Here’s a fascinating video of what impact looks like. Notice two things: first, how much the club slows down at impact, especially in the driver swings. A lot of swing speed gets removed when the club meets the ball.

It looks like the club doesn’t slow down when you see players hit on TV, but I’ve read that impact removes about 30% of swing speed (Newton’s Third Law), and this video confirms that number to be in the ball park.

The second thing to notice is what happens to the clubface when the ball is hit off center. Do you see the clubface turning? That’s because impact was off-center. That decreases the distance of the shot, because some of the energy of impact is being used to rotate the clubface.

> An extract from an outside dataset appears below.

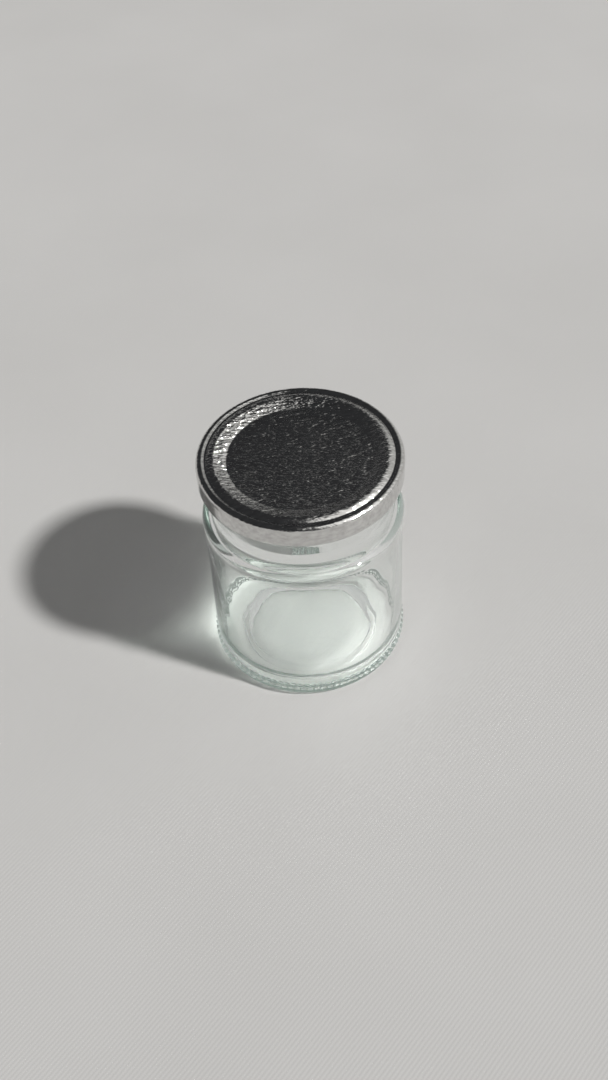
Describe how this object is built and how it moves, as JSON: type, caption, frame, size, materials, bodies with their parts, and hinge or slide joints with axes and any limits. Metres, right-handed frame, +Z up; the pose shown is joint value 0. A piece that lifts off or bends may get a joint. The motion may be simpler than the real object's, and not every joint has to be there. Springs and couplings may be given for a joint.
{
  "type": "spice jar",
  "caption": "Small round glass jar with a knurled heel and a silver tinplate twist-off cap that turns on lugs and lifts off the rim.",
  "frame": {"origin": "centre of the base circle, on the surface that the jar stands on", "axes": "+Z up along the jar's axis, towards the cap; +X through the middle of one cap lug with the cap seated"},
  "size_m": [0.0666, 0.0666, 0.0824],
  "materials": {
    "jar_glass": "clear moulded soda-lime glass, fire-polished, faintly green where it is thick",
    "seal_compound": "off-white cast plastisol, satin",
    "cap_tinplate": "bright tinplate under clear lacquer, with the fine streaks of the rolled sheet"
  },
  "bodies": {
    "jar": {"glass_jar": "jar_glass"},
    "seal": {"sealing_ring": "seal_compound"},
    "cap": {"cap_shell": "cap_tinplate"}
  },
  "joints": [
    {"name": "cap_lift", "type": "slide", "parent": "jar", "child": "seal", "axis": [0, 0, 1], "range_m": [0, 0.03]},
    {"name": "cap_turn", "type": "hinge", "parent": "seal", "child": "cap", "pos_m": [0, 0, 0.078], "axis": [0, 0, -1], "range_deg": [0, 46]}
  ]
}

Note also that the film of the sand wedge does not support the myth of backspin being created by the the ball rolling up the clubface. It’s time to put that notion to rest.

The clubs, in order, are:
Sand wedge
9-iron
7-iron
5-iron
3-iron
Driver
Putter

Did you also notice, with the putter, how the ball skids across the grass before it starts rotating?

You might not think that a putt has trajectory, but it does. The skid you’re seeing here is what you want. If your putter face is too lofted at impact, or too delofted, the ball will hop, not slide, and distance will be affected.

Contact between the club and the ball in these shots lasts 1/2,000th of a second.